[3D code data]
-*-

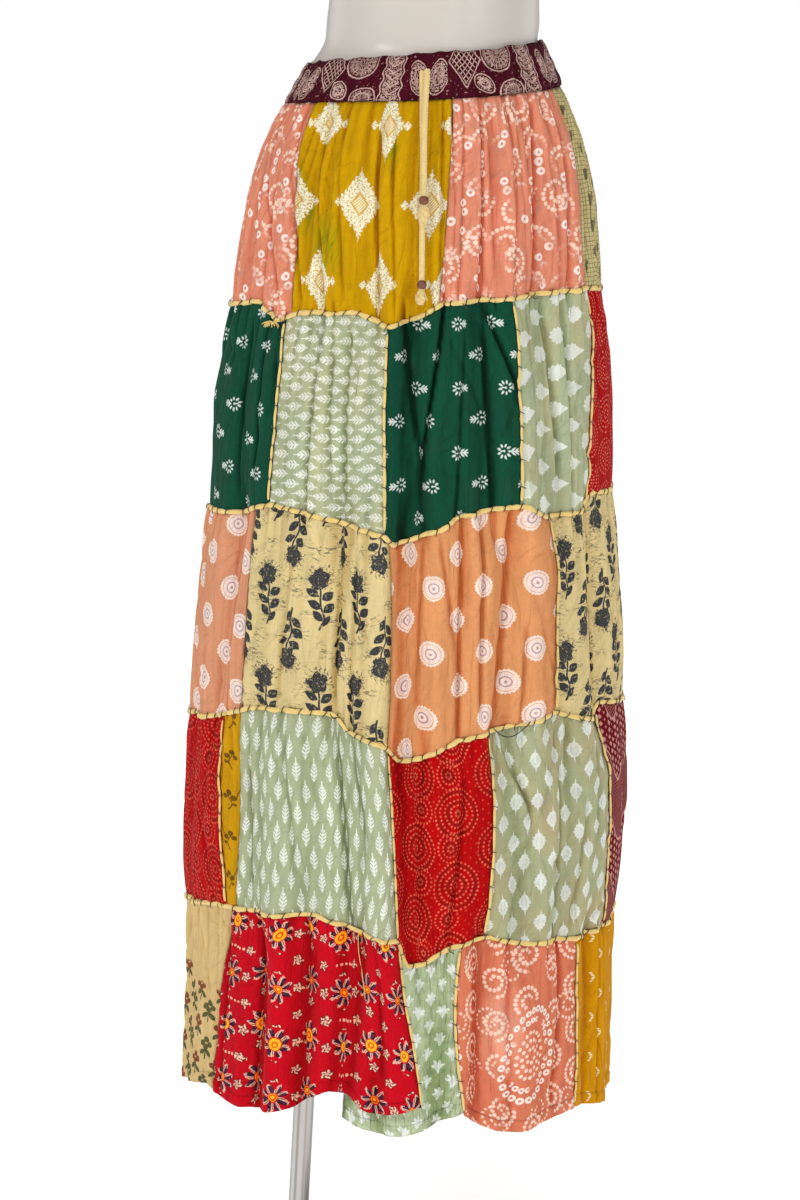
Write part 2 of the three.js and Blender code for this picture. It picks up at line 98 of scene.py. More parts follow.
# Seam lines and edges: (angle, height) all round.
LINES = {
    "band_top": [(-180, 1211), (-90, 1204), (-45, 1212), (0, 1219), (45, 1224), (90, 1226), (180, 1211)],
    "band_seam": [(-180, 1176), (-90, 1167.5), (-45, 1174), (0, 1178), (45, 1182), (90, 1185), (180, 1176)],
    "seam_1": [
        (-180, 986), (-90, 981), (-60, 992), (-48, 978), (-40, 987), (-20, 990), (-9, 979), (0, 986),
        (7, 999), (47, 1004), (63, 1004), (90, 995), (180, 986)],
    "seam_2": [
        (-180, 798), (-90, 789), (-60, 799), (-43, 815), (-30, 811), (-15, 800), (-7, 799), (-5, 787),
        (7, 799), (14, 812), (32, 818), (40, 804), (60, 803), (63, 816), (90, 806), (180, 798)],
    "seam_3": [
        (-180, 600), (-90, 590), (-65, 604), (-43, 628), (-30, 632), (-20, 630), (-16, 615), (-6, 610),
        (-3, 590), (4, 592), (13, 609), (42, 624), (49, 615), (60, 606), (63, 619), (90, 602), (180, 600)],
    "seam_4": [
        (-180, 402), (-90, 405), (-57, 430), (-44, 436), (-22, 444), (-11, 429), (-1, 424), (1, 397),
        (6, 399), (14, 416), (23, 421), (33, 410), (61, 398), (90, 394), (180, 402)],
    "hem": [
        (-180, 222), (-90, 221), (-60, 250), (-58, 245), (-46, 240), (-36, 246), (-29, 251), (-25, 262),
        (-20, 271), (-14, 271), (-11, 263), (-7, 256), (-3, 257), (6, 266), (8, 236), (17, 252), (21, 240),
        (27, 231), (34, 229), (41, 230), (54, 233), (75, 214), (90, 213), (180, 222)],
    "hem_under": [(-180, 243), (-16, 243), (-9, 237), (-2, 232), (8, 237), (17, 252), (180, 252)],
}

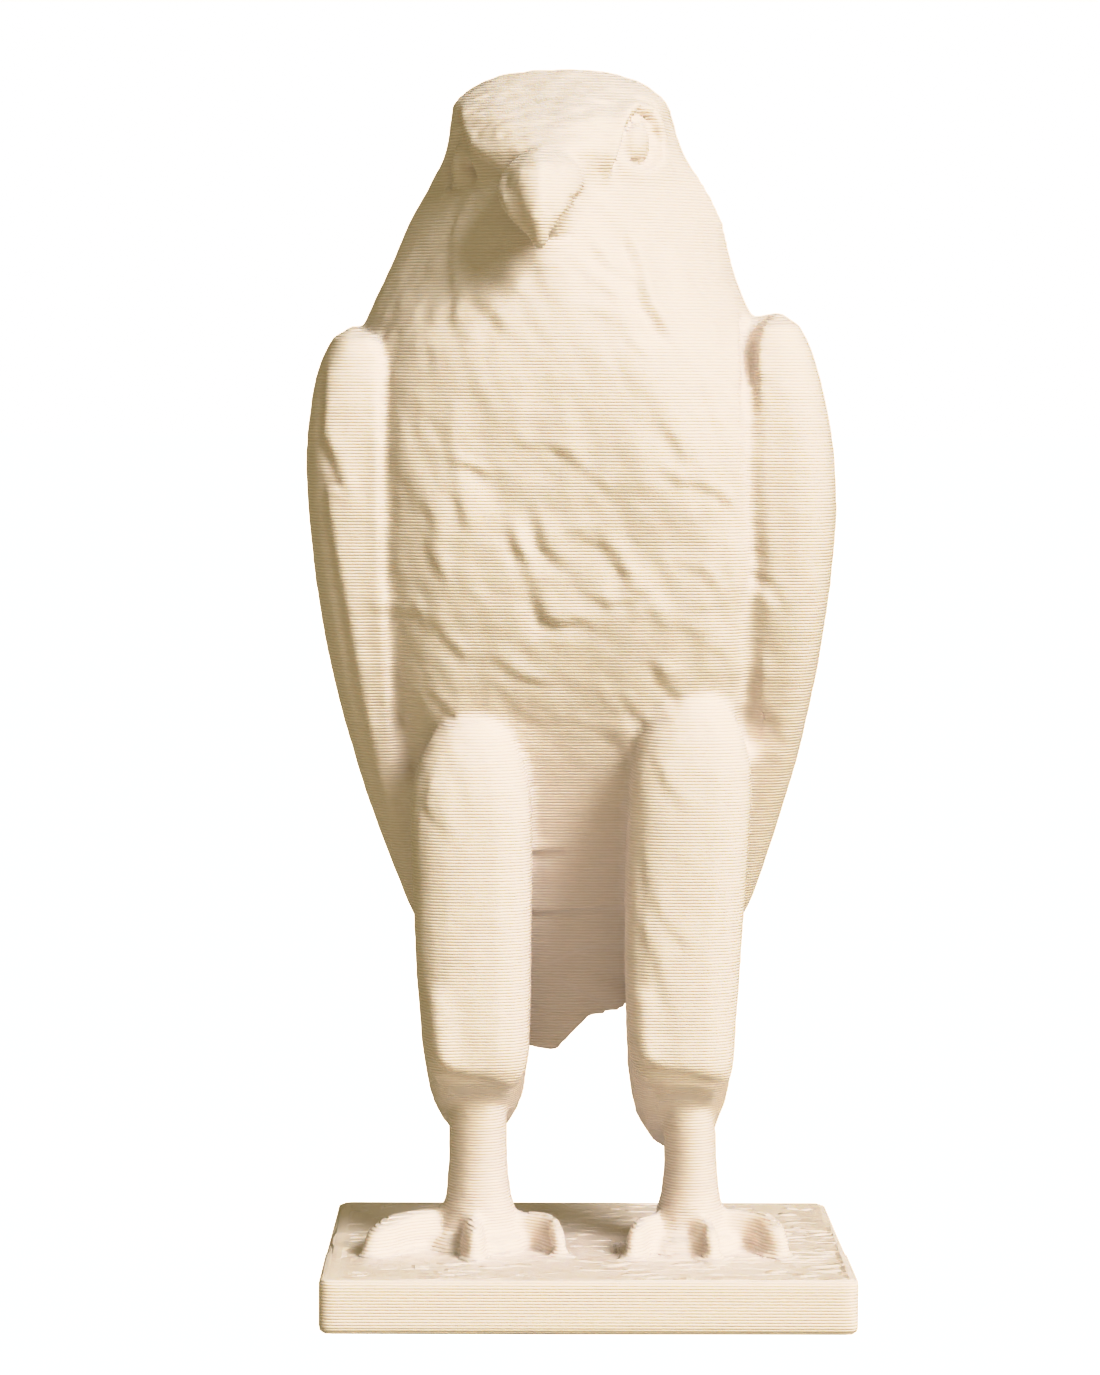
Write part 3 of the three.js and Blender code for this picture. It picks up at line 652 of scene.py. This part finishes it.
hollow(BREAST_LIP, width=0.4, depth=-0.12)
hollow(LONG_CHIP, width=0.8, depth=0.16)
hollow(LOW_CHIP, width=0.7, depth=0.1)
ledge(LOW_CHIP_EDGE, rise=0.18, softness=0.22, reach=0.8)
ledge(LOWEST_NICK, rise=0.12, softness=0.2, reach=0.7)
hollow(FLAKE, width=0.5, depth=-0.22)
ledge(FLAKE_EDGE, rise=0.22, softness=0.16, reach=0.7)
ledge(FLAKE_INNER_EDGE, rise=0.16, softness=0.14, reach=0.5)
ledge(HIGH_NICK, rise=0.08, softness=0.3, reach=0.9)
surface.refresh()
print("chips on the right wing")

# %% [markdown]
# Thighs, tail and toes
#
# The feathered thighs are smoother. The right one has two slanting grooves that start from the edge
# of its front face, the left one a few nicks, and both front faces end in a clear lip over the
# shanks. The tail shows one level crack and a few ripples above its broken end. Between the toes
# the skin is sunk a little, so that each toe reads by itself.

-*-

▶ [What is required]: Exactly as written above, please repeat the entries.

▶ [Exercise answer]:
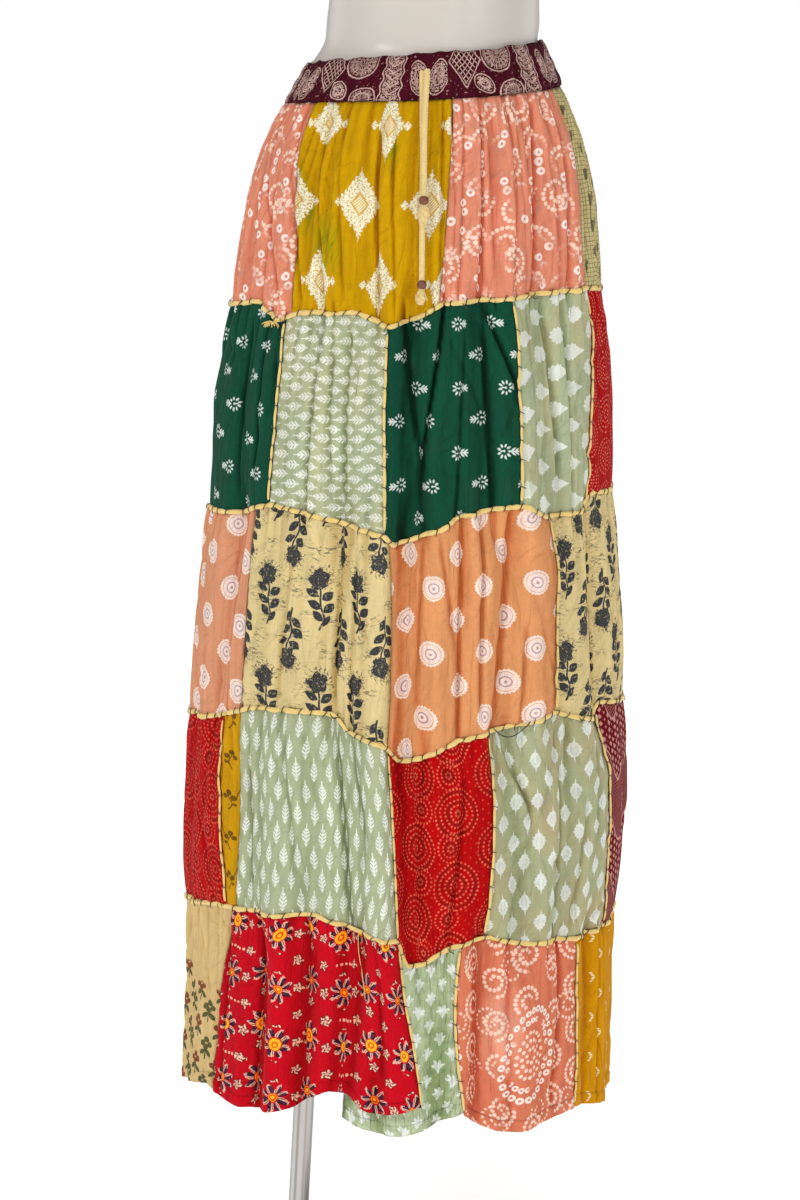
Write part 2 of the three.js and Blender code for this picture. It picks up at line 98 of scene.py. More parts follow.
# Seam lines and edges: (angle, height) all round.
LINES = {
    "band_top": [(-180, 1211), (-90, 1204), (-45, 1212), (0, 1219), (45, 1224), (90, 1226), (180, 1211)],
    "band_seam": [(-180, 1176), (-90, 1167.5), (-45, 1174), (0, 1178), (45, 1182), (90, 1185), (180, 1176)],
    "seam_1": [
        (-180, 986), (-90, 981), (-60, 992), (-48, 978), (-40, 987), (-20, 990), (-9, 979), (0, 986),
        (7, 999), (47, 1004), (63, 1004), (90, 995), (180, 986)],
    "seam_2": [
        (-180, 798), (-90, 789), (-60, 799), (-43, 815), (-30, 811), (-15, 800), (-7, 799), (-5, 787),
        (7, 799), (14, 812), (32, 818), (40, 804), (60, 803), (63, 816), (90, 806), (180, 798)],
    "seam_3": [
        (-180, 600), (-90, 590), (-65, 604), (-43, 628), (-30, 632), (-20, 630), (-16, 615), (-6, 610),
        (-3, 590), (4, 592), (13, 609), (42, 624), (49, 615), (60, 606), (63, 619), (90, 602), (180, 600)],
    "seam_4": [
        (-180, 402), (-90, 405), (-57, 430), (-44, 436), (-22, 444), (-11, 429), (-1, 424), (1, 397),
        (6, 399), (14, 416), (23, 421), (33, 410), (61, 398), (90, 394), (180, 402)],
    "hem": [
        (-180, 222), (-90, 221), (-60, 250), (-58, 245), (-46, 240), (-36, 246), (-29, 251), (-25, 262),
        (-20, 271), (-14, 271), (-11, 263), (-7, 256), (-3, 257), (6, 266), (8, 236), (17, 252), (21, 240),
        (27, 231), (34, 229), (41, 230), (54, 233), (75, 214), (90, 213), (180, 222)],
    "hem_under": [(-180, 243), (-16, 243), (-9, 237), (-2, 232), (8, 237), (17, 252), (180, 252)],
}

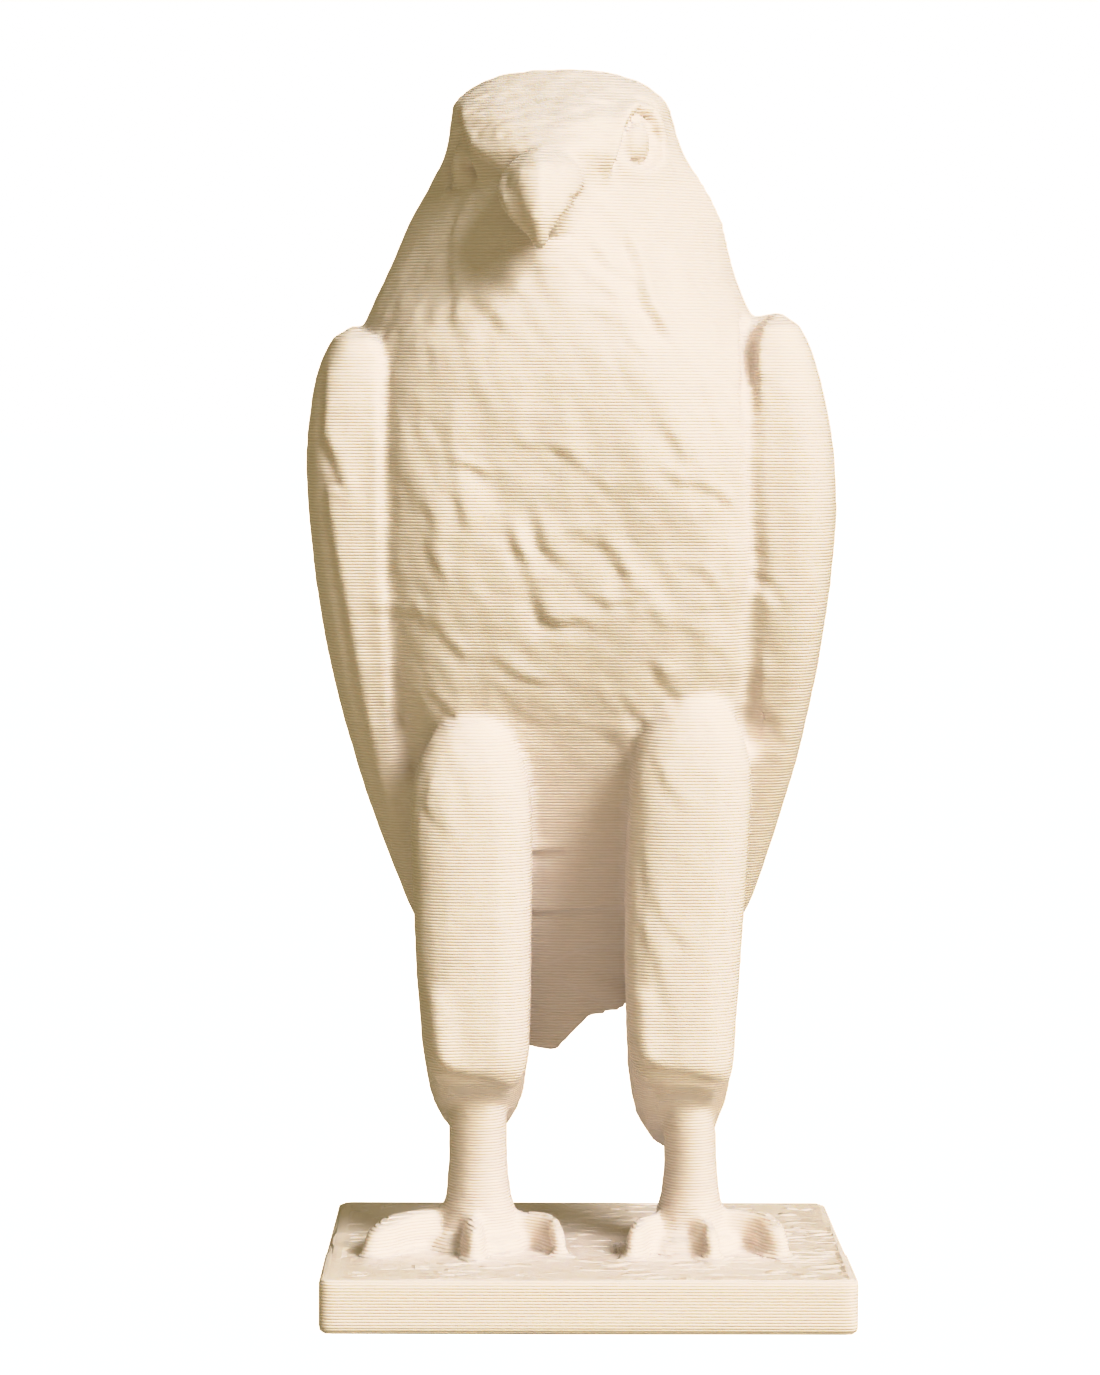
Write part 3 of the three.js and Blender code for this picture. It picks up at line 652 of scene.py. This part finishes it.
hollow(BREAST_LIP, width=0.4, depth=-0.12)
hollow(LONG_CHIP, width=0.8, depth=0.16)
hollow(LOW_CHIP, width=0.7, depth=0.1)
ledge(LOW_CHIP_EDGE, rise=0.18, softness=0.22, reach=0.8)
ledge(LOWEST_NICK, rise=0.12, softness=0.2, reach=0.7)
hollow(FLAKE, width=0.5, depth=-0.22)
ledge(FLAKE_EDGE, rise=0.22, softness=0.16, reach=0.7)
ledge(FLAKE_INNER_EDGE, rise=0.16, softness=0.14, reach=0.5)
ledge(HIGH_NICK, rise=0.08, softness=0.3, reach=0.9)
surface.refresh()
print("chips on the right wing")

# %% [markdown]
# Thighs, tail and toes
#
# The feathered thighs are smoother. The right one has two slanting grooves that start from the edge
# of its front face, the left one a few nicks, and both front faces end in a clear lip over the
# shanks. The tail shows one level crack and a few ripples above its broken end. Between the toes
# the skin is sunk a little, so that each toe reads by itself.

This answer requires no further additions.